-- START OF SUPPLIED MATERIAL --

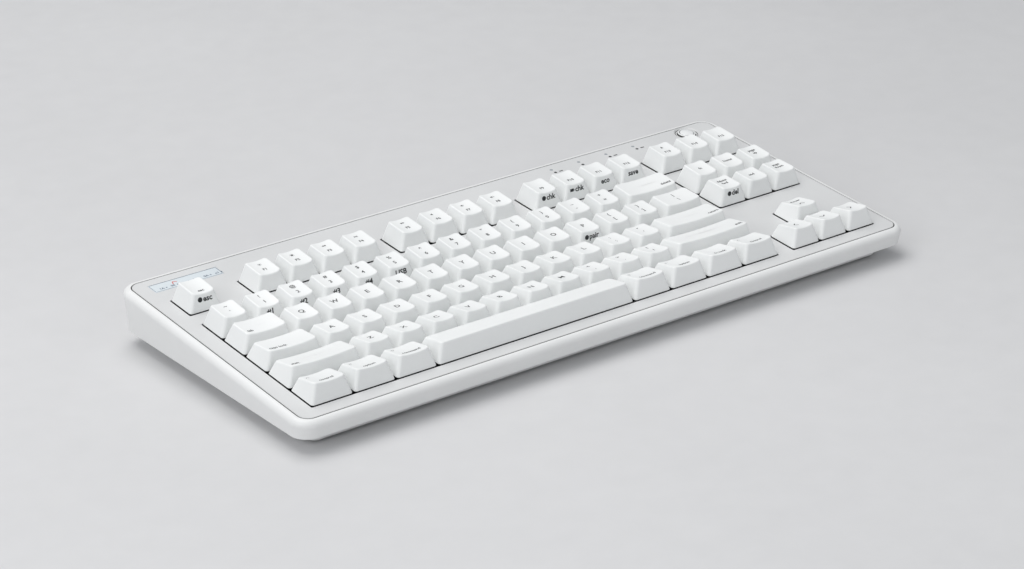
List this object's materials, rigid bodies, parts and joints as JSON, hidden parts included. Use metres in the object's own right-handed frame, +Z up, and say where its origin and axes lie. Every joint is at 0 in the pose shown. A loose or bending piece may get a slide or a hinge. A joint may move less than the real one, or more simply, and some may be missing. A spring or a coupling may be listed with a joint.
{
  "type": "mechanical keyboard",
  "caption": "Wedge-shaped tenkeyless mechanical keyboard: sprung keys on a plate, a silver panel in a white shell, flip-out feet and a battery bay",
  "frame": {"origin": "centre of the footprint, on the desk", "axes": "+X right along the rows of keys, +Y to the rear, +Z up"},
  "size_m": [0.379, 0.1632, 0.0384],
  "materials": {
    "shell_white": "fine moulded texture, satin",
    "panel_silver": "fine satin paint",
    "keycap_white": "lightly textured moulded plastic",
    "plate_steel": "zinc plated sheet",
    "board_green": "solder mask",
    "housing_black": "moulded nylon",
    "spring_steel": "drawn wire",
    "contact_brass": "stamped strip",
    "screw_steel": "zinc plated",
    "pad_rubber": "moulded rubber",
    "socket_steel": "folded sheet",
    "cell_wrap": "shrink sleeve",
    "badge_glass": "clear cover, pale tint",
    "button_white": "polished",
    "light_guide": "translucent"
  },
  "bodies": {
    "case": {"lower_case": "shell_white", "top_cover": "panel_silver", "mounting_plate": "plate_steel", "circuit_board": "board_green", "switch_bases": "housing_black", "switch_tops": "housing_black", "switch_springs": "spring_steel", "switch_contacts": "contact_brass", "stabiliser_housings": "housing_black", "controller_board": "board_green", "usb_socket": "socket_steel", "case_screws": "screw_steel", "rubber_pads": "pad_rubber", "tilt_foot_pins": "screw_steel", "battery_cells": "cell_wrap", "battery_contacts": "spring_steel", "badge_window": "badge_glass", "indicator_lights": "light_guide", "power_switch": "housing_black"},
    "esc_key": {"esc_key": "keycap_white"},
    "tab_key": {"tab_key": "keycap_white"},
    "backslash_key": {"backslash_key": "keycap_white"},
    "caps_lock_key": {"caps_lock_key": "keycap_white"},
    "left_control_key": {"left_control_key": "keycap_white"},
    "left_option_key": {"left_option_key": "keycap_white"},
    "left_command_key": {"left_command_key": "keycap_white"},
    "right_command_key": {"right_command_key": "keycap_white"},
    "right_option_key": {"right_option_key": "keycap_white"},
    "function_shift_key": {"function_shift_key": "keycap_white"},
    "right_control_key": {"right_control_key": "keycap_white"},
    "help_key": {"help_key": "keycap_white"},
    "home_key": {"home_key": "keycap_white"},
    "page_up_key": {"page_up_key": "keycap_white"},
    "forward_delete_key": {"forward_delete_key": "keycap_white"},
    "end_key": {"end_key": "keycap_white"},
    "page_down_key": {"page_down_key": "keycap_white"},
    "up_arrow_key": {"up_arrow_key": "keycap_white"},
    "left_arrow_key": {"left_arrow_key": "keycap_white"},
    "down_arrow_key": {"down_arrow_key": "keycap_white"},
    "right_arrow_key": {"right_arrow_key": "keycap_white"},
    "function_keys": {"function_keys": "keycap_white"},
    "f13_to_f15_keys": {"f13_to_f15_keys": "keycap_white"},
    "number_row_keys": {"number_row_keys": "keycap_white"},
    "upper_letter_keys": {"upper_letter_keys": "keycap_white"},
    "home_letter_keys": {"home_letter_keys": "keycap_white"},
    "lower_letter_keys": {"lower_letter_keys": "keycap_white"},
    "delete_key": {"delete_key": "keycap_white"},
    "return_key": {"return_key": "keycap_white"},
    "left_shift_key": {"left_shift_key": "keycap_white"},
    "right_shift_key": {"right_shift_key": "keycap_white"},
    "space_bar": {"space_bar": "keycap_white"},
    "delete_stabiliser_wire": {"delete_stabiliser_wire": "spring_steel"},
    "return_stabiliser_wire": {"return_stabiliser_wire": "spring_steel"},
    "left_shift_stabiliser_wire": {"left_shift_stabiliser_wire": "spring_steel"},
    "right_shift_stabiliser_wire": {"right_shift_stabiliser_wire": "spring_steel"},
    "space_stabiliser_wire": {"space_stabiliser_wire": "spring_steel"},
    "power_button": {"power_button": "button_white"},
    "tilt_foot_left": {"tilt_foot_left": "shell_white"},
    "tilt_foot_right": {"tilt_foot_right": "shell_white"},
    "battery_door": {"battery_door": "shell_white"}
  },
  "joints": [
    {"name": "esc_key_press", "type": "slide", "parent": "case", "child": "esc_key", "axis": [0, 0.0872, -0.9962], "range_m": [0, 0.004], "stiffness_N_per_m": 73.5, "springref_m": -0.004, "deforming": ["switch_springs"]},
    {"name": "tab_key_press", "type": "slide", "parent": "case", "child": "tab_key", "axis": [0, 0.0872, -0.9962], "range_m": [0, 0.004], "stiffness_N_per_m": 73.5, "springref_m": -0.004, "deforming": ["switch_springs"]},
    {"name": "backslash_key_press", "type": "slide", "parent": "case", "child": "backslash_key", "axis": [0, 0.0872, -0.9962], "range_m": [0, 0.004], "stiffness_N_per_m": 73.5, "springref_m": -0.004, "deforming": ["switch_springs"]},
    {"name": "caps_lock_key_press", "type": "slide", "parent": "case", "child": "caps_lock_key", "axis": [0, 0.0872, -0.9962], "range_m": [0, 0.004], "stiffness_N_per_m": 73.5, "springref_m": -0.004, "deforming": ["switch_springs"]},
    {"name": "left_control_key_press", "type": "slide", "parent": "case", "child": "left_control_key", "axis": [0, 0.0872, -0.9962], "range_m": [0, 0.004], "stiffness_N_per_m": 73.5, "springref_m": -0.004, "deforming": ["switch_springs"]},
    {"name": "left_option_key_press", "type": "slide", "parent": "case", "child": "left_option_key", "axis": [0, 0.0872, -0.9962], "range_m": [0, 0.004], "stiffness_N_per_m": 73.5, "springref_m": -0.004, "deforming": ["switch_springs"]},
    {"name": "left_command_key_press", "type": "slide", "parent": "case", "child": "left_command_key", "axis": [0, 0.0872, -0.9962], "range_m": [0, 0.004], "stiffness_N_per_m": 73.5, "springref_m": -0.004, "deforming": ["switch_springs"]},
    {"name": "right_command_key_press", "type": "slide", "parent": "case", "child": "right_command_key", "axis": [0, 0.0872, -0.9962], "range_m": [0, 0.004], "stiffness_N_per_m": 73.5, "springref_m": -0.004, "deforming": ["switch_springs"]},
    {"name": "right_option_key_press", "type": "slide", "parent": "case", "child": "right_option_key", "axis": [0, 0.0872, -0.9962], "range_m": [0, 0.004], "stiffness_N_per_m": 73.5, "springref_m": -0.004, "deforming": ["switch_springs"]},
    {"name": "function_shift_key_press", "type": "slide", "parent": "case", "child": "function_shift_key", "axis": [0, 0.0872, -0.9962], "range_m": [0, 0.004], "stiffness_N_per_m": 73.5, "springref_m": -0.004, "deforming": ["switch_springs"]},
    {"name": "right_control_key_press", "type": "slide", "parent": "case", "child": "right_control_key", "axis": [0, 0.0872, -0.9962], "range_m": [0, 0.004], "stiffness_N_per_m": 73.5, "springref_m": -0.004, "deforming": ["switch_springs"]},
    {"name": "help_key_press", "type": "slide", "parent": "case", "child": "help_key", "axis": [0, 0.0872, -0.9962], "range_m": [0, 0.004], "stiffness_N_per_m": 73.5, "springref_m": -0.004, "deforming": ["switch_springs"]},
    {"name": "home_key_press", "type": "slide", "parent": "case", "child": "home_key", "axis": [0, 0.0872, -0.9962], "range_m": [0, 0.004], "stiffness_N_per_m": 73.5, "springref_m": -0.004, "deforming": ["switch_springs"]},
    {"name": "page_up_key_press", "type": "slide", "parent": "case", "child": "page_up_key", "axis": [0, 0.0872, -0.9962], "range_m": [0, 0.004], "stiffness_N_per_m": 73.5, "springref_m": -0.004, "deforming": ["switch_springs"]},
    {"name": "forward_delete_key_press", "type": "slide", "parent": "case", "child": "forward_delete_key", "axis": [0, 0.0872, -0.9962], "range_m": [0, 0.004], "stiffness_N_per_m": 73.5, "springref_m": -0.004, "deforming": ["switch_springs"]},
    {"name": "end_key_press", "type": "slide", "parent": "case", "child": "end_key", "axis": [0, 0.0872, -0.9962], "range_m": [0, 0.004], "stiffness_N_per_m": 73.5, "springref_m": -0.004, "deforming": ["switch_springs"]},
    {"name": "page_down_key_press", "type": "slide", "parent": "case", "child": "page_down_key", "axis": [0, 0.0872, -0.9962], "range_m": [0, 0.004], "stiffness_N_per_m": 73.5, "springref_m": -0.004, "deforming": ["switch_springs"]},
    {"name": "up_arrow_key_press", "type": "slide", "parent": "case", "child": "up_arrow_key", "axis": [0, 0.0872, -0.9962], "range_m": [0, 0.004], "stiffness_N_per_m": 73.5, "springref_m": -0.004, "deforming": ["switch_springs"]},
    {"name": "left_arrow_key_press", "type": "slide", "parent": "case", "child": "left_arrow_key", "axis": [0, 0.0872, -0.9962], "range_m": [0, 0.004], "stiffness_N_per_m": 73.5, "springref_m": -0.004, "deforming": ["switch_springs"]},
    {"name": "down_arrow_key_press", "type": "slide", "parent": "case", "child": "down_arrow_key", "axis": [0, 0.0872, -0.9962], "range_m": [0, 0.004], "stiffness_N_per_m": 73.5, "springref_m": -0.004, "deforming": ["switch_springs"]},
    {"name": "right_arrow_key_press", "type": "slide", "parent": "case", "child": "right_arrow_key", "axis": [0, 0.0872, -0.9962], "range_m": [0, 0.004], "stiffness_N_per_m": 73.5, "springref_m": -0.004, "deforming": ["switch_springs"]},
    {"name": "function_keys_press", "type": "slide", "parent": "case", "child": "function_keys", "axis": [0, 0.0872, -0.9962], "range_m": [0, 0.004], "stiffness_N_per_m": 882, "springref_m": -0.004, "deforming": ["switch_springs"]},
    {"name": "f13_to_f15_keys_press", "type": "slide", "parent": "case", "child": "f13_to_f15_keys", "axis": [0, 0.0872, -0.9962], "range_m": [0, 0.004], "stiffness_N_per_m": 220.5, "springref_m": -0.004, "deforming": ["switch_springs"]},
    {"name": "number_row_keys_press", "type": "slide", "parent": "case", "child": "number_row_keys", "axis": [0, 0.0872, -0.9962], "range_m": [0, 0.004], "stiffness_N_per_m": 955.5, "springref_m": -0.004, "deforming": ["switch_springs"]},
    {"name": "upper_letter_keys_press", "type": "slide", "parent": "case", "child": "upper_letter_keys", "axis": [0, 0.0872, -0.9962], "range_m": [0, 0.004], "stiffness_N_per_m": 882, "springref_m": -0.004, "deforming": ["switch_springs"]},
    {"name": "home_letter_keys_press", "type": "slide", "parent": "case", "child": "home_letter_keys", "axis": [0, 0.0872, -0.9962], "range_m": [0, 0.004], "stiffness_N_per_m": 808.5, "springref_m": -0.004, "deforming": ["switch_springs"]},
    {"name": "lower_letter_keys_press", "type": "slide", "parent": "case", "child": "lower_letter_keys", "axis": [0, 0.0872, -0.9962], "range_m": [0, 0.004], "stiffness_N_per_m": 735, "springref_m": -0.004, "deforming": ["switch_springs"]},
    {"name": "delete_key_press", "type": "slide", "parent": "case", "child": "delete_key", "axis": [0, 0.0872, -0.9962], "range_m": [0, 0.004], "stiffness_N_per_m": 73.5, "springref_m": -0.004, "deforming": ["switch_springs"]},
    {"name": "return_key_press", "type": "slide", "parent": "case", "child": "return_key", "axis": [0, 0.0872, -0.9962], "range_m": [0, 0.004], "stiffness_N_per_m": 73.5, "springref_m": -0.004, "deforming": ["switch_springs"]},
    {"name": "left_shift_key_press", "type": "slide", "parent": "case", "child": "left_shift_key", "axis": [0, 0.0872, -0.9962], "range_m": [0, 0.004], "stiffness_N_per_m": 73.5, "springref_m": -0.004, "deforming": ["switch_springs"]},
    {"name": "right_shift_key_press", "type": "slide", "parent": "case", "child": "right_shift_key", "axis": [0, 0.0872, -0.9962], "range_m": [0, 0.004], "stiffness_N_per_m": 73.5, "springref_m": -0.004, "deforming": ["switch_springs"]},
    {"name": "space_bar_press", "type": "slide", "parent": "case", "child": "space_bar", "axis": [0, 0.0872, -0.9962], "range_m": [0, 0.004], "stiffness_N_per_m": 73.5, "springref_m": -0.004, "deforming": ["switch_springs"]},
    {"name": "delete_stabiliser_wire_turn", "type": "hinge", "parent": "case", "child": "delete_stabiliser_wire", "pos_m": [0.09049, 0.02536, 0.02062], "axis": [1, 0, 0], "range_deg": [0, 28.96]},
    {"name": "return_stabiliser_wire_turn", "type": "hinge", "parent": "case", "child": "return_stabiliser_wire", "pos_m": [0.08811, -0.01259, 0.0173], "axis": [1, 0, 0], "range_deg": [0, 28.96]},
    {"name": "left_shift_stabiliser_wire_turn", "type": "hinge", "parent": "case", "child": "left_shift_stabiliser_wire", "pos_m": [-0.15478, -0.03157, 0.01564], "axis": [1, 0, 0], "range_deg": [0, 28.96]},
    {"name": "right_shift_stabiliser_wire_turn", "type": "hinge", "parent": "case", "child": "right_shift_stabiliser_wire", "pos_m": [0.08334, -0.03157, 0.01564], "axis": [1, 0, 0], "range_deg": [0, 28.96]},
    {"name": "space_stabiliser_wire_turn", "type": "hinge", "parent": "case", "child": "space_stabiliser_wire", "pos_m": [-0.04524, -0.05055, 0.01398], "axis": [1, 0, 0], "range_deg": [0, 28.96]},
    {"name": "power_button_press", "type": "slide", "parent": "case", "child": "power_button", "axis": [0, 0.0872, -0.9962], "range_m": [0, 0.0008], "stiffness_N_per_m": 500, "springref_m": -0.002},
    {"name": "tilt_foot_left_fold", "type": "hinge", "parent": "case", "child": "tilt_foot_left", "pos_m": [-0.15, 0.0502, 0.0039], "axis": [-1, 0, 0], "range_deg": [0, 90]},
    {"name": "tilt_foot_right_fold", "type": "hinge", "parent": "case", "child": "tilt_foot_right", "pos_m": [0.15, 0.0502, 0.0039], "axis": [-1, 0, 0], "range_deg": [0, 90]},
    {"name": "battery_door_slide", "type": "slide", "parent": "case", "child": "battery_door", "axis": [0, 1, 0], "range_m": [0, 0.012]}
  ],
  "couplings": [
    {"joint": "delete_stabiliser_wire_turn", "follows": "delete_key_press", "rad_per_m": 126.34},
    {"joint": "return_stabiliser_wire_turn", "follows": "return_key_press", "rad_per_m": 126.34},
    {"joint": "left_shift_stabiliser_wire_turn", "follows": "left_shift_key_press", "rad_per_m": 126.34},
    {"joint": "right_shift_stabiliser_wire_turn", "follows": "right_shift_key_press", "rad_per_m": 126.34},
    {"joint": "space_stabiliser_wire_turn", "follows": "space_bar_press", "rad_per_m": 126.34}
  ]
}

-- END OF SUPPLIED MATERIAL --

> _THE PROBLEM_:
Whichever lines contain the string "frame", select and copy them.

> _RIGHT ANSWER_:
List this object's materials, rigid bodies, parts and joints as JSON, hidden parts included. Use metres in the object's own right-handed frame, +Z up, and say where its origin and axes lie. Every joint is at 0 in the pose shown. A loose or bending piece may get a slide or a hinge. A joint may move less than the real one, or more simply, and some may be missing. A spring or a coupling may be listed with a joint.
  "frame": {"origin": "centre of the footprint, on the desk", "axes": "+X right along the rows of keys, +Y to the rear, +Z up"},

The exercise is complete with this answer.